Jim's comment on authonomy has picked up a deliberate style/technique I try to use:
‘This story has an oddly dual quality. On the surface it has a gritty realism in the description of the scenes and the very naturalistic dialogue; and yet one feels as if one is viewing it in a dream and everything is subtly "off" - very disconcerting and sinister... As a story it makes my skin creep, '
There are two scenes in particular that are intended to create a feeling of unease, perhaps even dis-ease. One is the toddler standing at the front door while his mother is coming to pay her bill. I wanted him and his erection to make the reader feel uncomfortable, as though there is some sort of evil presence that Peter is trying shield Simon from. No one has mentioned it at all, so it probably didn't work, even though it felt as though it did when writing the scene.

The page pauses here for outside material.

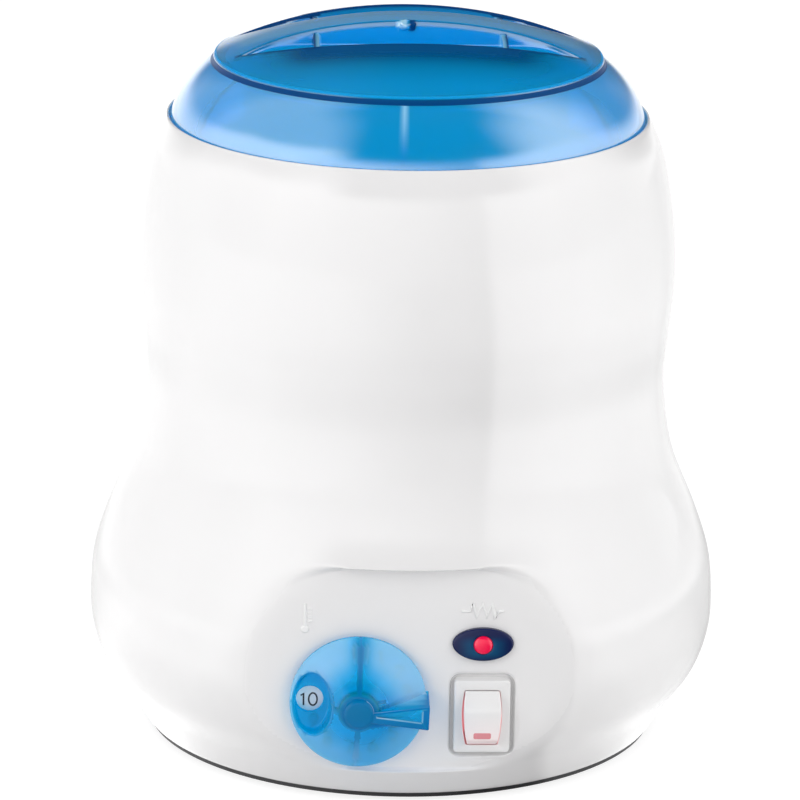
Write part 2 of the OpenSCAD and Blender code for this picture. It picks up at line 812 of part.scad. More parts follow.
// Dial: a hollow shallow cone with a number window and a wedge grip
skin = 1.5;
rim_t = 1.4;
crown_r = 4.6;
crown_t = knob_h - 1.2;
socket_r = 5.2;
socket_deep = 8;
window_r = 3.7;
window_at = [-13.2, 0.5];
well_at = 12.3;
well_half = 8.5;
well_squash = 0.59;
function cone_t(r) = rim_t + (crown_t - rim_t) * pow((knob_r - r) / (knob_r - crown_r), 0.85);
module cone(thinner) {
    rotate_extrude() polygon(concat(
        [[0, -1], [knob_r - thinner, -1]],
        [for (i = [0 : 8]) let (r = mix(knob_r, crown_r, i / 8))
            [max(r - thinner, 0), max(cone_t(r) - thinner * 1.1, 0.2)]],
        [[0, crown_t - thinner * 1.1]]));
}

module well(grow) {
    translate([-well_at, 0, 0]) linear_extrude(20)
        scale([(well_half * well_squash + grow) / well_half, (well_half + grow) / well_half])
        circle(r = well_half);
}

grip_long = knob_r + 0.5;
grip_draft = 6;
module grip_outline(wall_t) {
    a = wall_t;
    polygon([[2 + 2 * a, -2.3 + a], [grip_long - a, -3.9 + a], [grip_long - a, 3.6 - a],
        [2 + 2 * a, 0.9 - a * 0.6]]);
}

module grip(wall_t, low, high) {
    difference() {
        translate([0, 0, low]) linear_extrude(high - low) grip_outline(wall_t);
        // Sloping upper flank
        translate([2, 0.9 - wall_t, rim_t]) rotate([0, 0, 9.3]) rotate([grip_draft, 0, 0])
            translate([-5, 0, -20]) cube([40, 10, 60]);
    }
}

module dial_knob() {
    color(blue) facing(-dial_x, dial_z, knob_y) rotate([0, 0, -knob_turn]) difference() {
        union() {
            difference() {
                cone(0);
                cone(skin);
                translate([0, 0, -2]) cylinder(r = 30, h = 2);
            }
            intersection() {
                difference() {
                    cone(0);
                    translate([0, 0, -2]) cylinder(r = 30, h = 2);
                }
                union() {
                    cylinder(r = socket_r, h = 20);
                    well(1.2);
                    translate([-0.6, -knob_r + 1, 0.6]) cube([1.2, 2 * knob_r - 2, 20]);
                    translate([-8, -0.6, 0.6]) cube([8, 1.2, 20]);
                    for (v = [-1, 1]) translate([4, v * 2.2 - 0.5, 0.6]) cube([3, 1, 20]);
                    // Short ribs beside the upper one
                    for (u = [-1, 1]) translate([u * 1.6 - 0.5, 12.8, 0.6]) cube([1, 4, 20]);
                }
            }
            grip(0, 0.6, knob_h);
            cylinder(r = 4, h = knob_h);
            translate([0, 0, knob_h]) cylinder(r1 = 4, r2 = 3.2, h = 0.5);
        }
        difference() {
            well(0);
            cylinder(r = 60, h = 1.2);
        }
        translate([window_at[0], window_at[1], -1]) cylinder(r = window_r, h = 5);
        difference() {
            translate([0, 0, -1]) cylinder(r = shaft_r, h = 1 + socket_deep);
            translate([-5, shaft_flat, -2]) cube([10, 10, 2 + socket_deep + 1]);
        }
        difference() {
            grip(1.6, -1, knob_h - 1.4);
            cylinder(r = socket_r, h = 20);
        }
    }
}

module dial_shaft() {
    color(steel) facing(-dial_x, dial_z, knob_y) rotate([0, 0, -knob_turn]) difference() {
        translate([0, 0, -17]) cylinder(r = shaft_r, h = 17 + socket_deep);
        translate([-5, shaft_flat, 0]) cube([10, 10, socket_deep + 1]);
    }
}

// Spring ring that grips the socket onto the shaft
module knob_spring() {
    color(steel) facing(-dial_x, dial_z, knob_y) rotate([0, 0, -knob_turn])
        translate([0, 0, -0.9]) ring(socket_r, shaft_r, 0.9);
}

// Lid: domed top with two finger wells, flank, step and inner ribs
lid_low = deck_z;
flank_low = body_top;
flank_top = [54.2, 189.8];
step_top = [dome_r, 191.7];
flank_bow = 27;
dome_top = step_top[1] + dome_rise;
dome_ball = cap_r(dome_r, dome_rise);
dome_centre = dome_top - dome_ball;
function dome_z(r, d) = dome_centre + sqrt(pow(dome_ball - d, 2) - r * r);
module lid_outside(d, low) {
    flank = bow([lid_r - d, flank_low], flank_top - [d * 0.75, d * 0.75], flank_bow - d, 8);
    dome = [for (i = [0 : 8]) let (r = (step_top[0] - d * 0.8) * (1 - i / 8)) [r, dome_z(r, d)]];
    rotate_extrude() polygon(concat([[0, low], [lid_r - d, low]], flank, dome));
}

// Outline of a finger well, seen from above: a long crescent with pointed ends
well_tip = [46.3, 13];
well_front = 25;
well_floor = 195;
front_bow = cap_r(well_tip[0], well_front - well_tip[1]);
module finger_outline(grow) {
    tip = well_tip[0] + grow * 1.6;
    rear = [for (i = [-10 : 10]) let (x = tip * i / 10)
        [x, -(bar_half - grow) - (well_tip[1] - bar_half + grow) * pow(abs(i / 10), 5)]];
    front = [for (i = [9 : -1 : -9]) let (x = tip * i / 10, r = front_bow + grow)
        [x, front_bow - well_front - sqrt(r * r - x * x)]];
    polygon(concat(rear, front));
}

// All that lies under the wells' floor, which follows the dome towards their tips
least_well = 2.2;
module under_floor(d) {
    intersection() {
        translate([-60, -60, 150]) cube([120, 120, well_floor - d - 150]);
        translate([0, 0, dome_centre]) sphere(r = dome_ball - least_well - d);
    }
}

module finger_well(grow, d) {
    difference() {
        for (turn = [0, 180]) rotate([0, 0, turn])
            translate([0, 0, 180]) linear_extrude(30) finger_outline(grow);
        under_floor(d);
    }
}

rib_turn = -3;
rib_t = 1.6;
rib_x = 25.6;
stub_r = 2.6;
stub_t = 1.6;
stub_z = 200;
module lid() {
    color(blue) {
        difference() {
            union() {
                difference() {
                    lid_outside(0, lid_low);
                    lid_outside(lid_wall, lid_low - 1);
                }
                intersection() {
                    lid_outside(0, lid_low);
                    finger_well(lid_wall, lid_wall);
                }
                // Six ribs inside the flank
                intersection() {
                    difference() {
                        lid_outside(0, lid_low + 3);
                        translate([0, 0, lid_low]) cylinder(r1 = 62, r2 = 49.5, h = 20);
                    }
                    for (a = [0 : 60 : 300]) rotate([0, 0, a + rib_turn])
                        translate([-rib_t / 2, -lid_r, lid_low]) cube([rib_t, 20, 22]);
                }
            }
            difference() {
                finger_well(0, 0);
                // Two webs stand in each well
                intersection() {
                    for (x = [-rib_x, rib_x]) translate([x - rib_t / 2, -40, 180])
                        cube([rib_t, 80, 30]);
                    translate([0, 0, dome_centre]) sphere(r = dome_ball - 1);
                }
                // Stub of the moulding gate on the bar's front wall
                translate([0, -bar_half, stub_z]) rotate([90, 0, 0])
                    cylinder(r = stub_r, h = stub_t, $fn = 32);
            }
        }
    }
}

body_shell();
base_plate();
rubber_feet();
base_screws();
heating_chamber();
chamber_gasket();
chamber_spacers();
spacer_screws();
band_heater();
heater_clamp_screw();
insulation_sleeve();
thermostat_body();
thermostat_bracket();
thermostat_screws();
capillary_tube();
sensor_bulb();
bulb_clip();
clip_nuts();
thermal_fuse();
fuse_clip();
switch_housing();
switch_terminals();
pilot_lens();
pilot_lamp();
lens_retainer();
terminal_block();
terminal_block_screws();
cord_bush();
cord_bush_nut();
live_wires();
neutral_wires();
earth_wire();
earth_tag();
earth_nut();
dial_knob();
dial_shaft();
knob_spring();
switch_rocker();
rocker_window();
lid();
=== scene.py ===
"""Looks of the wax warmer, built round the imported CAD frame."""
import json
import math

import bmesh
import bpy
from mathutils import Matrix, Vector
from mathutils.geometry import delaunay_2d_cdt


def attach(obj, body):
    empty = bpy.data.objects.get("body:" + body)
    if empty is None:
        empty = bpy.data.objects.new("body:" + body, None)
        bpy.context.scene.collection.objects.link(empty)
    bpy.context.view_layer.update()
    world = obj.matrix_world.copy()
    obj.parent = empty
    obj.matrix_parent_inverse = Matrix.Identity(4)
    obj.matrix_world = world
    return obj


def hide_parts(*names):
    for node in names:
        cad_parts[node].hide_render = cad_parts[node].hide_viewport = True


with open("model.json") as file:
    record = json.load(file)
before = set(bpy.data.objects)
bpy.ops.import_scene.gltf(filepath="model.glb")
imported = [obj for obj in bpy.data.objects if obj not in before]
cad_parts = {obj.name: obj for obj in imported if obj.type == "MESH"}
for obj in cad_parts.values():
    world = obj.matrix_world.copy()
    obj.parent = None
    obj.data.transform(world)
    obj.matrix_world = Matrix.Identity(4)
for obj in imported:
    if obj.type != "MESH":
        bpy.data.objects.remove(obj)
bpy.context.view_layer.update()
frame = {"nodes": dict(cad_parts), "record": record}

MM = 0.001

# Camera, as the photograph was taken: distances in metres, angles in degrees
CAMERA_DISTANCE = 1.3295
CAMERA_HEIGHT = 0.4877
CAMERA_TURN = -2.1
CAMERA_PITCH = 16.55
CAMERA_ROLL = 0.86
CAMERA_LENS = 223.07
CAMERA_SHIFT = -3.75 / 800

# Body, in millimetres: the same outline as the CAD shell
BULGE_R = 87.4
WAIST_R = 72.5
CHEST_R = 74.9
BASE_R = 71.9
BODY_TOP = 175.0
SHELL_LOW = 2.7
CREST_R = 65.8
DECK_Z = 172.0
DECK_T = 2.5
MOUTH_R = 56.5
WALL = 2.5
PANEL_Y = 75.0
PANEL_LOW = 11.0
PANEL_HIGH = 68.4
DIAL = (-13.9, 31.0)
SWITCH = (19.55, 26.4)
LAMP = (19.5, 47.0)


def mix(a, b, t):
    return a + (b - a) * t


def smoothstep(t):
    t = min(max(t, 0.0), 1.0)
    return t * t * (3 - 2 * t)


def smooth_max(a, b, k):
    """The larger of two numbers, blended where they are less than k apart."""
    h = max(k - abs(a - b), 0.0) / k
    return max(a, b) + h * h * k / 4


def catmull(keys, steps):
    """Points of a smooth curve through keys, which are tuples of one length."""
    points = []
    last = len(keys) - 1
    for i in range(last):
        a, b, c, d = (keys[min(max(i + j, 0), last)] for j in (-1, 0, 1, 2))
        for s in range(steps):
            t = s / steps
            points.append(tuple(
                0.5 * (2 * q + (r - p) * t + (2 * p - 5 * q + 4 * r - u) * t * t
                       + (3 * q - p - 3 * r + u) * t ** 3)
                for p, q, r, u in zip(a, b, c, d)))
    points.append(tuple(keys[-1]))
    return points


def spaced(low, high, step):
    """Even steps from low to high, about a step apart."""
    n = max(1, round((high - low) / step))
    return [low + (high - low) * i / n for i in range(n + 1)]


def rounded(points, radii, n=5):
    """An open line with its corners rounded: a quadratic curve cuts off radii[i] at point i."""
    out = [points[0]]
    for i in range(1, len(points) - 1):
        cut = radii[i]
        p, q, r = points[i - 1], points[i], points[i + 1]
        if cut == 0:
            out.append(q)
            continue
        a = Vector(q) + (Vector(p) - Vector(q)).normalized() * cut
        b = Vector(q) + (Vector(r) - Vector(q)).normalized() * cut
        for k in range(n + 1):
            t = k / n
            c = a * (1 - t) ** 2 + Vector(q) * (2 * t * (1 - t)) + b * t * t
            out.append(tuple(c))
    out.append(points[-1])
    return out


def quarter(first=0, n=4):
    """Steps of a quarter round, each as how much is left of one side and how much of the other is gone."""
    turns = [math.radians(90 * i / n) for i in range(first, n + 1)]
    return [(1 - math.sin(a), 1 - math.cos(a)) for a in turns]


def radius_at(line, z):
    """Radius of a profile line at a height."""
    for (r0, z0), (r1, z1) in zip(line, line[1:]):
        if z <= z1:
            return mix(r0, r1, max(z - z0, 0) / (z1 - z0))
    return line[-1][0]


def loop_edges(start, count):
    """Edges of a closed loop of points, numbered from start."""
    return [(start + i, start + (i + 1) % count) for i in range(count)]


def triangulated(points, edges):
    """Points and triangles of a plane mesh that keeps the edges."""
    found, _, triangles, *_ = delaunay_2d_cdt([Vector(p) for p in points], edges, [], 1, 1e-6, True)
    return found, triangles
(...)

Another is the two boys playing hide and seek. Tracy picked this up and wondered what the hell was going on there. There seemed to be no point in the scene. Others have said they are just figment of Simon's imagination and agree with Peter that it must have been the effect of the coffee. No one has yet connected it to the death of Peter's brothers in the war. For me they are ghosts, waiting for Peter to play with them. Perhaps that is too much!
I used this way of the reader 'viewing it in a dream' and 'everything is subtly off' a lot in Herod Dreams.